Roodkapje krijgt een mandje met lekkers mee van haar moeder om naar haar zieke grootmoeder te brengen. De waarschuwing van moeder om op het pad te blijven, is een aanzet tot de volgende stap.

Stap 2: Het motorisch moment

Zonder motorisch moment wordt een verhaal saai. In het geval van Roodkapje zou dat betekenen dat zij urenlang bloemen blijft plukken in het bos of veilig bij haar grootmoeder aankomt.

Het motorisch moment is vaak het moment waarop de tegenkracht in beeld komt, de antagonist, bijvoorbeeld een slechterik. Het kan echter ook een gebeurtenis zijn.

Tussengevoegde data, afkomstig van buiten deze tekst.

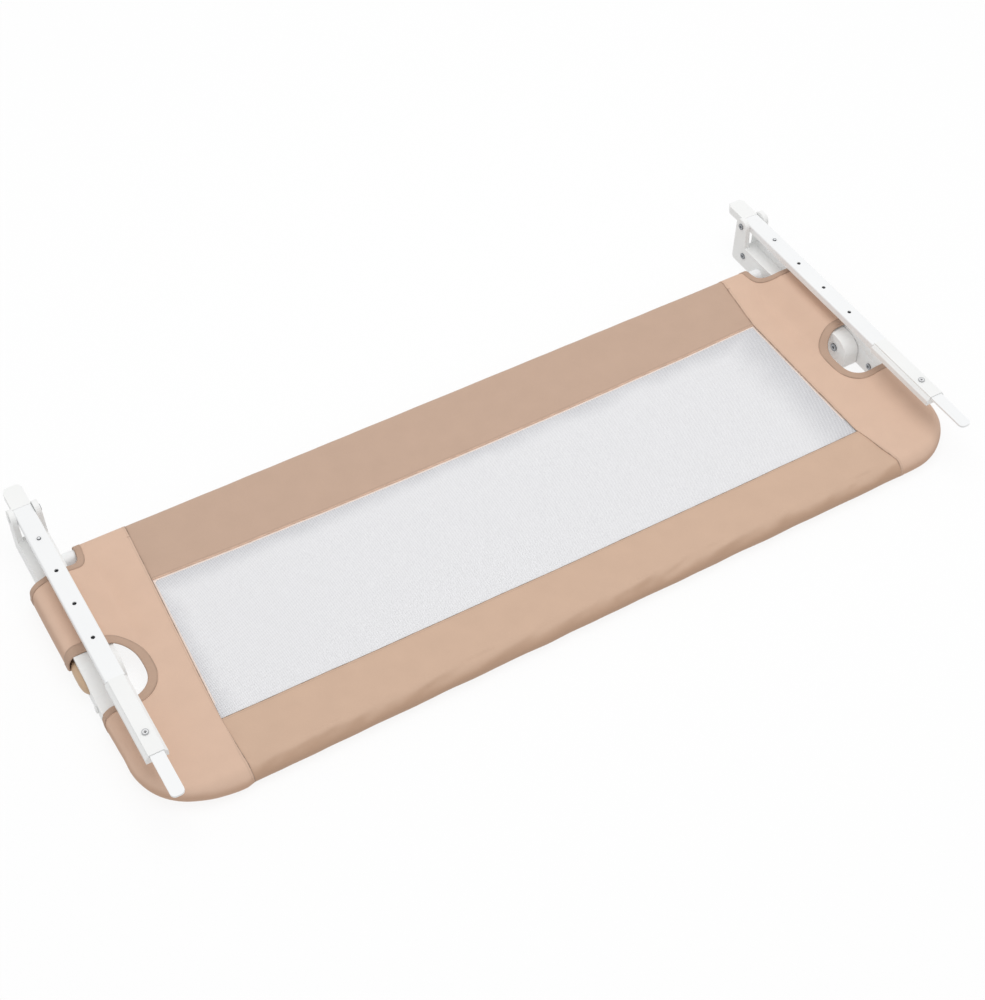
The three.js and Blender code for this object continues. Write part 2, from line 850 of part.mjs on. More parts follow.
function add(parent, name, geometry, finish) {
  const mesh = new THREE.Mesh(geometry, new THREE.MeshStandardMaterial(finish));
  mesh.name = name;
  parent.add(mesh);
}

const middlePieces = [
  ['top_frame', topFrame(), whiteSteel],
  ['cross_tube', crossTube(), whiteSteel],
  ['cover_top_roll', alongRail(rollRadius, clothBore, armEnd - fitGap), sandCloth],
  ['cover_near_band', band(nearSeam, rollEdge, windowX, windowNearEdge - seam), sandCloth],
  ['mesh_window_upper', band(
    windowX, windowNearEdge + seam, windowX, railToHinge - seam), paleMesh],
  ['mesh_window_lower', band(
    windowX, railToHinge + seam, windowX, windowFarEdge - seam), paleMesh],
  ['cover_far_band', band(
    windowX, windowFarEdge + seam, farSeam, railToCrossTube - rollEdge), taupeCloth],
  ['cover_hem_roll', hemRoll(), taupeCloth],
];
for (const [name, geometry, finish] of middlePieces) {
  add(rail, name, welded(geometry), finish);
}

const sidePieces = [
  ['cover_upper', upperSideSheet(), sandCloth],
  ['cover_lower', lowerSideSheet(), sandCloth],
  ['side_sleeve', sideSleeve(), sandCloth],
  ['lower_post', lowerPost(), whiteSteel],
  ['bracket_inner_shell', bracketShell(bracketInner, legX - seam), whitePlastic],
  ['bracket_outer_shell', bracketShell(legX + seam, bracketOuter), whitePlastic],
  ['bracket_screw', bracketScrew(), greySteel],
  ['leg_pivot_pin', legPivotPin(), greySteel],
  ['hinge_base', hingeBase(), whitePlastic],
  ['hinge_arm', hingeArm(), whitePlastic],
  ['hinge_pin', hingePin(), greySteel],
  ['lock_ring', lockRing(), greySteel],
  ['release_button', releaseButton(), tanPlastic],
  ['release_spring', releaseSpring(), greySteel],
  ['arm_bolt', armBolt(), greySteel],
  ['arm_nut', armNut(), whitePlastic],
];

const legPieces = [
  ['leg_tube', legTube(), whiteSteel],
  ['leg_end_plug', legEndPlug(), whitePlastic],
  ['leg_slide_bar', legSlideBar(), darkSteel],
  ['snap_button', snapButton(), whitePlastic],
  ['leg_shoe', legShoe(), whitePlastic],
  ['leg_tongue', legTongue(), whiteSteel],
  ['tongue_screw', tongueScrew(), greySteel],
];

for (const [side, sideName] of [[-1, 'left'], [1, 'right']]) {
  for (const [name, geometry, finish] of sidePieces) {
    add(rail, `${name}_${sideName}`, onSide(geometry, side), finish);
  }
  const leg = new THREE.Group();
  leg.position.set(side * legX, pivotY, pivotHeight);
  rail.add(leg);
  for (const [name, geometry, finish] of legPieces) {
    add(leg, `${name}_${sideName}`, onSide(geometry, side), finish);
  }
}

export default rail;
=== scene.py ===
# A folding bed guard rail that lies flat, in metres. The frame's pieces come from the CAD model and
# get their finishes here. The cloth cover, its bindings, the net window, the release buttons'
# crowns and the springs under the lock rings are made here.

import json
import math

import bmesh
import bpy
from mathutils import Matrix, Vector, noise


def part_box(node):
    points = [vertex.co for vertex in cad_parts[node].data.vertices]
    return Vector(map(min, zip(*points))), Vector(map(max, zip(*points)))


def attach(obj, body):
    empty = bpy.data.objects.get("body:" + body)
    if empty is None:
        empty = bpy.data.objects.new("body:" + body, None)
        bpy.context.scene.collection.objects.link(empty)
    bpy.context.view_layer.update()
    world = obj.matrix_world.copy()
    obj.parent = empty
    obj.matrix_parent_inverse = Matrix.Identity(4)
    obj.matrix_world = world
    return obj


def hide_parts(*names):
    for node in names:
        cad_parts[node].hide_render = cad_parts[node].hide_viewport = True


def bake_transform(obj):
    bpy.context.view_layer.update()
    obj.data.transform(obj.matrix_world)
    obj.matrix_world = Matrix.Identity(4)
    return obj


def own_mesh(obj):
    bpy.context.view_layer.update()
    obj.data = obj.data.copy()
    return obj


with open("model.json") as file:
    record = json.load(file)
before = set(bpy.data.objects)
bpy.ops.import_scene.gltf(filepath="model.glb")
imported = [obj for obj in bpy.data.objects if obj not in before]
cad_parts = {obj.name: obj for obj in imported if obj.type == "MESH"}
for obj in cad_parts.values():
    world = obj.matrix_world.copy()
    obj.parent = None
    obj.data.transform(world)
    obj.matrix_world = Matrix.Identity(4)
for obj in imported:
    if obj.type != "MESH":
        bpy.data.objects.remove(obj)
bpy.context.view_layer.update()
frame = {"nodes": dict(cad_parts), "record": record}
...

Roodkapje ontmoet de wolf, die haar vertelt dat er buiten de bekende paden nog veel meer mooie bloemen te vinden zijn. Roodkapje gaat dieper het bos in en de wolf spoedt zich naar het huisje van grootmoeder.

Stap 3: De verwikkeling

In de verwikkeling worden de zaken complexer. Er ontstaat een  spanningsopbouw door een reeks gebeurtenissen.

De wolf misleidt grootmoeder door te doen alsof hij Roodkapje is. Hij eet grootmoeder op.

Stap 4: De ontknoping

Dit is het hoogtepunt van het verhaal. De protagonist komt hier verder in het  nauw. Daarbij is het belangrijk dat de spanningsopbouw niet te snel gaat, maar ook zeker niet te langzaam. Als de wolf na grootmoeder ook nog de postbode, melkboer en buurvrouw opeet, raak je de aandacht van het publiek kwijt. 

Door de herhaling in het verhaal van Roodkapje (‘wat heeft u grote ogen’ enzovoort) en het feit dat het publiek al weet dat de wolf in bed ligt en niet grootmoeder, wordt het verhaal spannend.

De wolf misleidt Roodkapje door te doen alsof hij grootmoeder is en eet ook haar op.

Stap 5: De afwikkeling

De protagonist is wel of niet geslaagd om het evenwicht uit het begin van het  verhaal te herstellen. Bij verhalen voor kinderen is de protagonist meestal succesvol en wordt het verhaal afgerond met een moraal, oftewel een boontje-komt-om-zijn-loontje-moment

De jager haalt grootmoeder en Roodkapje uit de buik van de wolf en gooit de wolf met stenen in zijn buik in het water.

Zwaartepunt

Zoals je ziet, ligt het zwaartepunt van een verhaal altijd in het midden. Een lang begin of een lang eind, haalt de vaart uit het verhaal. Het publiek is benieuwd naar de narigheid van een personage en hoe hij zich daaruit vecht.